SINGAPORE (Nov 14): Professional services provider ZICO Holdings saw its earnings fall 5.7% to RM 877,000 ($289,000) for the 3Q18 ended September, from RM 930,000 a year ago, on the back of higher expenses.
3Q18 revenue grew 15.6% to RM 22.6 million, from RM 19.5 million a year ago.
The increase was due to higher revenue from its advisory and transactional services (ATS) segment, which rose 24.1% to RM 17.0 million during the quarter.
This was due to additional revenue contributions from advisory service on corporate finance under ZICO Capital and trust business under ZICO Allshores Trust in Singapore. The group also saw additional revenue contributions from the acquisition of legal business ZICOlaw Thailand.
Employee benefits expenses climbed 24.5% to RM 12.9 million in 3Q18, from RM 10.4 million a year ago.
ZICO says this is due to the expansion and augmentation of its management team and business since its listing on the SGX Catalist board, in preparation for future growth.

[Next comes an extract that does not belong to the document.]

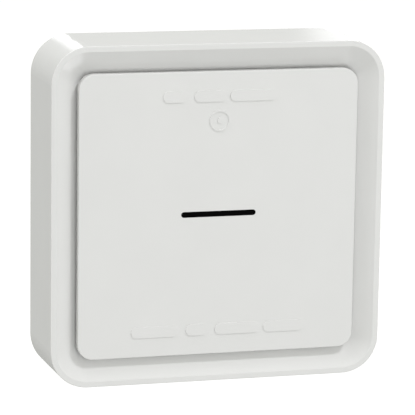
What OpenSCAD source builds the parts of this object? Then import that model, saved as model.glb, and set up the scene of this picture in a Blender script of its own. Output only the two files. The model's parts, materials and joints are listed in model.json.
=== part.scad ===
// Square wall-mounted carbon monoxide alarm with a floating test plate.
// The alarm is drawn lying on its back: x to the right, y up the wall, z out of the wall.
// on_wall() then stands it up, so that z of the drawing is the direction away from the wall.

/* [Case] */
// Width and height of the case at its front rim
case_w = 100; // [99:0.5:104]
// Distance from the wall to the front rim
case_d = 26.4; // [26.4:0.1:30]
// Corner radius of the front rim, seen from the front
case_r = 11; // [11:0.5:12]
// How much wider the case is at its back edge than at its rim
case_draft = 1; // [0.4:0.1:1.4]
// Width of the flat rim
rim_w = 1.64; // [1.2:0.02:1.8]
// Slope of the dish inside the rim, from the plane of the rim
dish_angle = 30; // [28:0.5:31]
// Depth of the dish's flat floor below the rim
dish_d = 4.8; // [4.6:0.1:4.9]
// Thickness of the case's walls
wall_t = 1.9; // [1.6:0.1:2.1]

/* [Test plate] */
// Width and height of the plate
plate_w = 83.8; // [83:0.01:85]
// Corner radius of the plate
plate_r = 4.6; // [4:0.1:6]
// How far the plate's face lies below the rim
plate_sink = 0.4; // [0.35:0.01:0.9]
// Thickness of the plate
plate_t = 1.5; // [1.4:0.05:1.6]
// Length of the slot for the light
slot_l = 22.6; // [18:0.1:24]
// Width of the slot for the light
slot_w = 1.7; // [1.4:0.1:2]
// Height of the raised marks on the plate's face
mark_h = 0.25; // [0.08:0.01:0.3]

/* [Wall bracket] */
// Outer radius of the bracket's locking flange
bracket_r = 42.5; // [42:0.1:42.6]
// Diameter of the circle of wall screw holes
holes_pcd = 60; // [50:1:64]
// Diameter of one wall screw hole
hole_d = 4.4; // [3.6:0.1:5]

/* [Electronics] */
// Diameter of the lithium cell
cell_d = 14.5; // [14:0.1:14.6]
// Length of the lithium cell
cell_l = 50.5; // [48:0.5:50.5]
// Thickness of the circuit board
board_t = 1.6; // [1.2:0.1:1.6]
// Diameter of the carbon monoxide sensor
sensor_d = 19.8; // [18:0.1:20]
// Diameter of the brass sounder disc
disc_d = 27; // [25:0.5:27]

/* [Hidden] */
$fn = 96;

eps = 0.01;                               // overlap that joins or cuts cleanly
running_gap = 0.05;                       // radial gap of a pin that turns
fit_gap = 0.15;                           // gap between parts that nest
wall_gap = 0.4;                           // gap between the wall and the case

// Case, seen in section: distances are from the centre line
half_w = case_w / 2;
corner_c = half_w - case_r;               // centre of every corner of the case
rim_in = half_w - rim_w;
dish_top = case_d - dish_d;               // face of the dish's floor
dish_in = rim_in - dish_d / tan(dish_angle);
deck_t = 1.6;
deck_under = dish_top - deck_t;
slope_t = 1.7;                            // thickness under the dish's slope
skin_in_front = half_w - wall_t + 0.05;
skin_in_back = half_w + case_draft / 2 - wall_t;
edge_r = 0.2;                             // rounding of the case's front edge
lip_r = 0.3;                              // rounding of the rim's inner edge

// Test plate
plate_half = plate_w / 2;
plate_c = plate_half - plate_r;
plate_top = case_d - plate_sink;
plate_under = plate_top - plate_t;
skirt_z = case_d - 2.6;                   // lowest edge of the plate's skirt
skirt_t = 1.2;
plate_edge_r = 0.25;

// Hinge of the test plate
hinge_x = 26;
hinge_y = 36;
hinge_z = dish_top - 3.1;
hinge_places = [-hinge_x, hinge_x];
hinge_pin_r = 0.8;
lug_t = 2.4;
lug_r = 2.3;
cheek_t = 1.8;
cheek_gap = 0.6;                          // side gap between a lug and a cheek
lug_room = 0.8;                           // gap above and below a lug in its opening
pin_l = lug_t + 2 * (cheek_gap + cheek_t);

// Hooks that hold the plate's lower edge
hook_x = 30;
hook_y = -36;
hook_w = 5;
hook_t = 1.2;
hook_catch = 1.8;
hook_z = deck_under - 1.7;
hook_under = 0.1;                         // gap between a hook and the dish's floor above it
hook_slot_w = hook_w + 1.2;
hook_slot_h = 2.8;

// Return springs
spring_x = 30;
spring_y = -14;
spring_r = 2.3;                           // mean radius of the coil
wire_r = 0.22;
spring_turns = 6;
cup_r = 3.1;
cup_wall = 1;
cup_floor = dish_top - 6;
spring_peg_h = 1.3;                       // peg on the plate that centres the spring
spring_peg_gap = 0.2;

// Test switch
switch_y = -14;
plunger_r = 1.75;
plunger_top = dish_top - 3.9;
press_gap = 0.05;                         // play between the plate's post and the plunger
press_post_r = 2;
press_hole_r = 3;                         // hole in the dish's floor that the post passes
switch_w = 6;
switch_h = 3.5;

// Circuit board and what stands on it
board_back = 6.6;
board_front = board_back + board_t;
board_half = 43;
board_low = -19;
board_high = 36.5;
boss_r = 2.6;
boss_top = deck_under + 0.75 * deck_t;    // reaches into the dish's floor and slope
boss_bore = 7;
board_screw_r = 1.1;
board_screw_l = board_t + 6;
board_head_r = 2;
board_head_h = 1.4;
board_hole_gap = 0.3;
boss_places = [[-40, 31], [40, 31], [-40, -14], [40, -14]];

// Rear cover
rear_z = 0.5;
rear_t = 1.6;
lip_h = 7;                                // height of the lip that nests in the case
lip_t = 1.4;
recess_r = 43.5;
recess_z = 3.1;
recess_t = 1.5;
floor_z = recess_z + recess_t;            // inner face of the floor
post_r = 3.2;
post_xy = 41.5;
post_z = 4;
post_gap = 0.05;                          // gap between a post of the case and the rear cover's boss
case_post_places = [for (x = [-post_xy, post_xy]) for (y = [-post_xy, post_xy]) [x, y]];
case_screw_r = 1.4;
case_screw_l = 9;                         // length of the shank, and depth of its bore
case_head_r = 2.7;
case_head_h = 1.6;
counterbore_z = 2.3;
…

Employee benefits expense increased by RM 2.5 million, mainly due to the increase in headcount in ATS as a result of business acquisition and expansions.
Amortisation and depreciation expenses grew 37.6% to RM 1.4 million, mainly due to higher amortisation charge on the installation of additional computer software.
As at end September, cash and cash equivalents stood at RM 9.3 million.
“We are seeing strong top-line growth in the year to date thanks to a good performance from both new and existing businesses under our ATS segment. We will continue to build up our ATS business and expect it to remain our core revenue contributor as we grow our presence in the Asean region,” says Chew Seng Kok, managing director of ZICO.
Shares in ZICO last closed at 13.5 cents on Nov 12 – nearly half of its 52-week-high of 26 cents recorded in November last year.